There was a piece in the Star Tribune that’s making its way around about how the Twin Cities theater scene does a bad job of self-critique. It got me musing about the difficulties of critiquing improv, for the audiences, journalists, and performers alike. These are incomplete and scattered thoughts but here goes:
More than once it’s happened that the first improv show an audience member has ever seen turns out to be bad, and from that experience they drew the conclusion “Improv sucks!” They never want to see another improv show again. The criticism extends beyond the company they saw to the entire discipline.
Years ago there was a website called improvreview.com, which has since been taken over by Japanese hacker spam. There were two problems. First, the reviewers wrote with an authoritative tone, as if their opinion were more than just an opinion. Second, improv is built on positivity, so a grumpy Andy-Rooney style clashes badly with the subject of the critique.

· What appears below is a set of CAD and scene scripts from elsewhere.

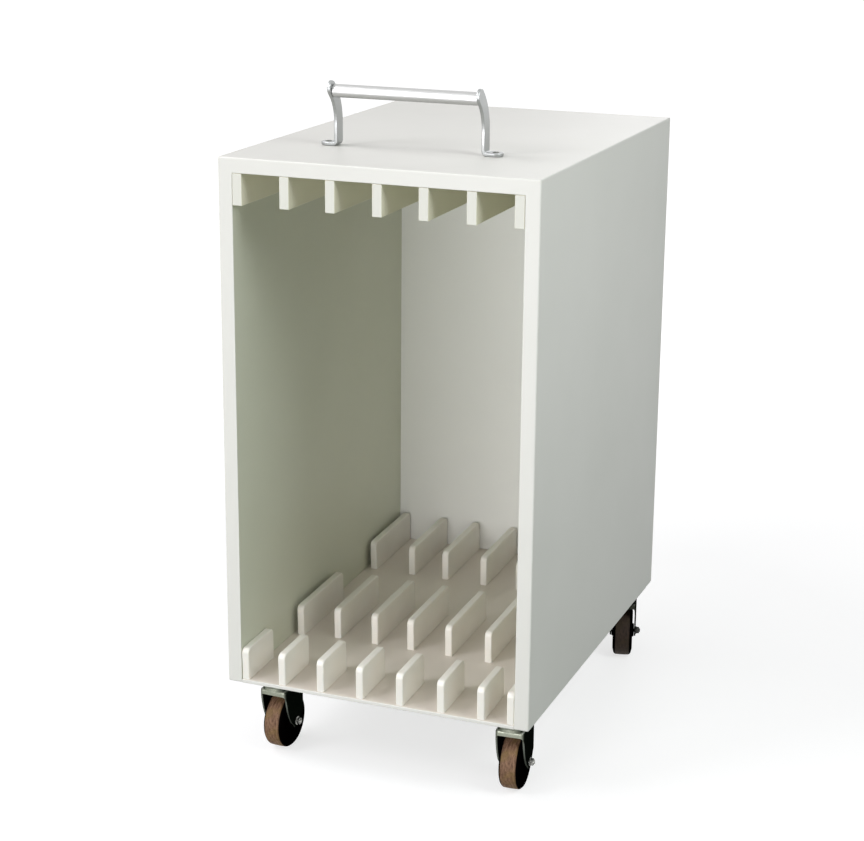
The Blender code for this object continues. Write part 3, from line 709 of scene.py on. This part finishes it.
def bracket_stations(side):
    """From the foot's round end to the top's round end. The side is 1 on the right and -1 on the left."""
    inward = Vector((-side, 0, 0))
    foot = Vector((side * (FOOT_REACH - BAR_WIDTH / 2), 0, BAR_THICKNESS / 2))
    stations = [(foot, inward, BACK, -math.pi / 2 * (1 - i / END_STEPS)) for i in range(END_STEPS + 1)]
    hinge = Vector((side * BEND_RADIUS, 0, BAR_THICKNESS / 2 + BEND_RADIUS))
    for i in range(BEND_STEPS + 1):
        turn = math.pi / 2 * i / BEND_STEPS
        forward = inward * math.cos(turn) + UP * math.sin(turn)
        outward = inward * math.sin(turn) - UP * math.cos(turn)
        stations.append((hinge + outward * BEND_RADIUS, forward, BACK, 0))
    for i in range(CURVE_STEPS + 1):
        turn = lean * i / CURVE_STEPS
        across = BACK * math.cos(turn) + UP * math.sin(turn)
        forward = UP * math.cos(turn) - BACK * math.sin(turn)
        centre = UP * STRAIGHT - BACK * curve_radius + across * curve_radius
        stations.append((centre, forward, across, 0))
    tip = stations[-1][0] + forward * TIP
    return stations + [(tip, forward, across, math.pi / 2 * i / END_STEPS) for i in range(END_STEPS + 1)]


tube_low, tube_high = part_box("handle_tube")
handle_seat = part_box("handle_bracket_left")[0].z
handle_y = (tube_low.y + tube_high.y) / 2 + TUBE_AHEAD
bar_places = {"left": (tube_low.x, -1), "right": (tube_high.x, 1)}
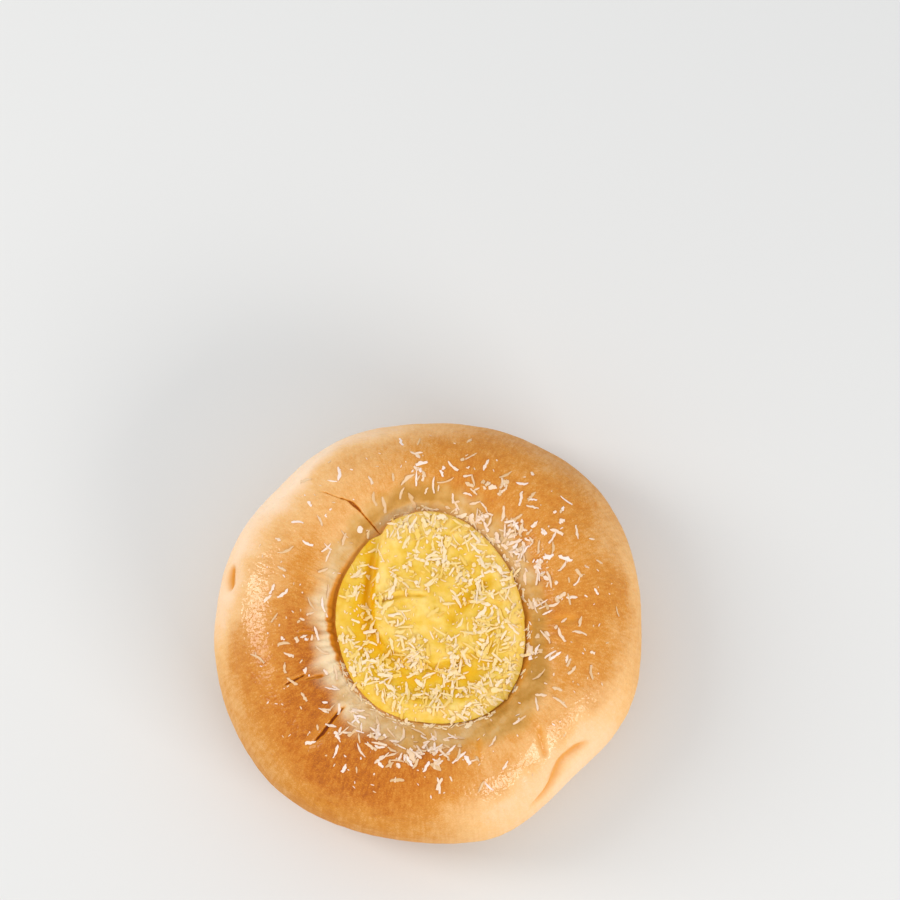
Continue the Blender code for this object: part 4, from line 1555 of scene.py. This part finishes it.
@dataclass(frozen=True)
class ShredForm:
    """The form of a shred of coconut: a stiff, flat splinter with ragged edges and two uneven ends."""

    thickness: Pair = (0.1 * MM, 0.18 * MM)
    blunt_end: Pair = (0.3, 0.9)
    sharp_end: Pair = (0.05, 0.6)
    end_fullness: float = 2.5
    short_length: float = 1.5 * MM
    segments: tuple[int, int] = (4, 6)
    flake_width: float = 0.735 * MM
    ragged_flake: float = 0.3
    ragged_splinter: float = 0.16
    ragged_reach: Pair = (2.2, 1.1)
    settling: float = 0.6
    most_bridged: float = 0.5 * MM
    raised_share: float = 0.35
    heap_thinning: float = 1.5
    lean: Pair = (-0.6, 0.6)
    curl: Pair = (-0.02, 0.05)
    roll: Pair = (-0.45, 0.45)
    facet: float = 0.62
    # How much more golden and darker a shred's lower faces are: partly soaked colour, partly painted shade
    # and painted light bounced from the custard.
    soak_and_bounce: float = 0.14

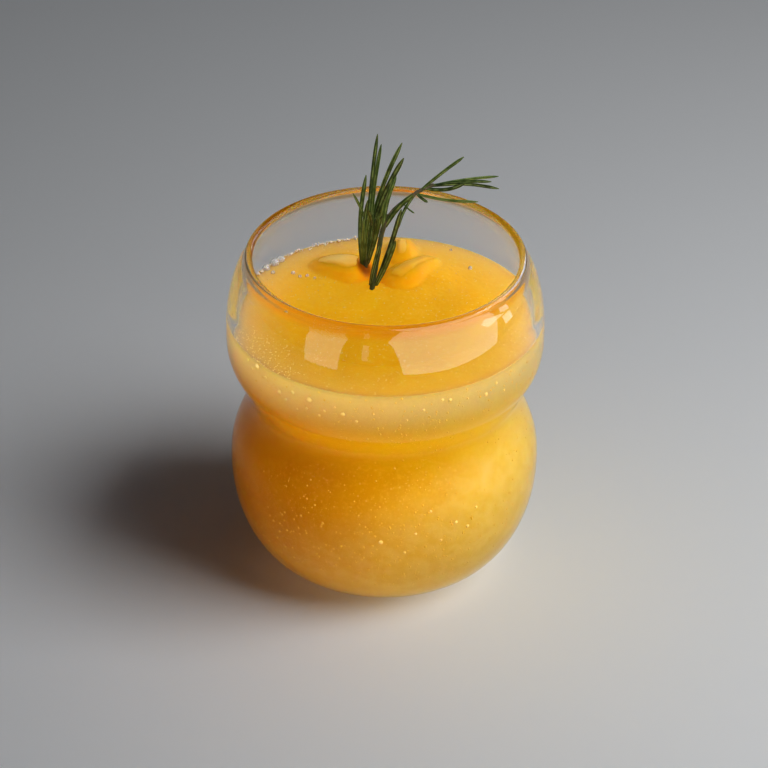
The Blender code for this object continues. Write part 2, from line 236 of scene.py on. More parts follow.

Mainstream reviewers have some major obstacles. They feel like they can’t review improv because it’s different every time. There’s also no budget for it – to cover improv, a newspaper would have to take away coverage from a scripted theater because they don’t have space for both. Reviewers also do not have the vocabulary and don’t know how to diagnose what makes improv good or bad. For example, they’ll say, “You couldn’t tell it was improvised!” as a negative critique or they’ll get upset if only one suggestion was taken and used in an indirect way. They’ll compare it to “Whose Line Is It Anyway” regardless of whether it in any way resembles it.
We wrote a nice piece about how to look at improv for the Fringe Festival last year, I think it helps some.
It’s hard for insiders to review improv because we don’t want to break each other’s spirits. Improv feels so personal. It’s you up there onstage, and the words and actions aren’t the fault of a director or playwright, that’s you too. Over the years I’ve gotten better at giving students the honest critiques they crave, finding ways to phrase them that are clear and make sense without hurting. Oddly, the students who beg me to give them a harsh critique are the first to pout and check out when it’s given. And so I proceed gently and thoughtfully and directly, and try to create a culture where it is damn clear we’re talking about the work and not the person. It’s still difficult terrain.
These are the challenges. I lay them before you.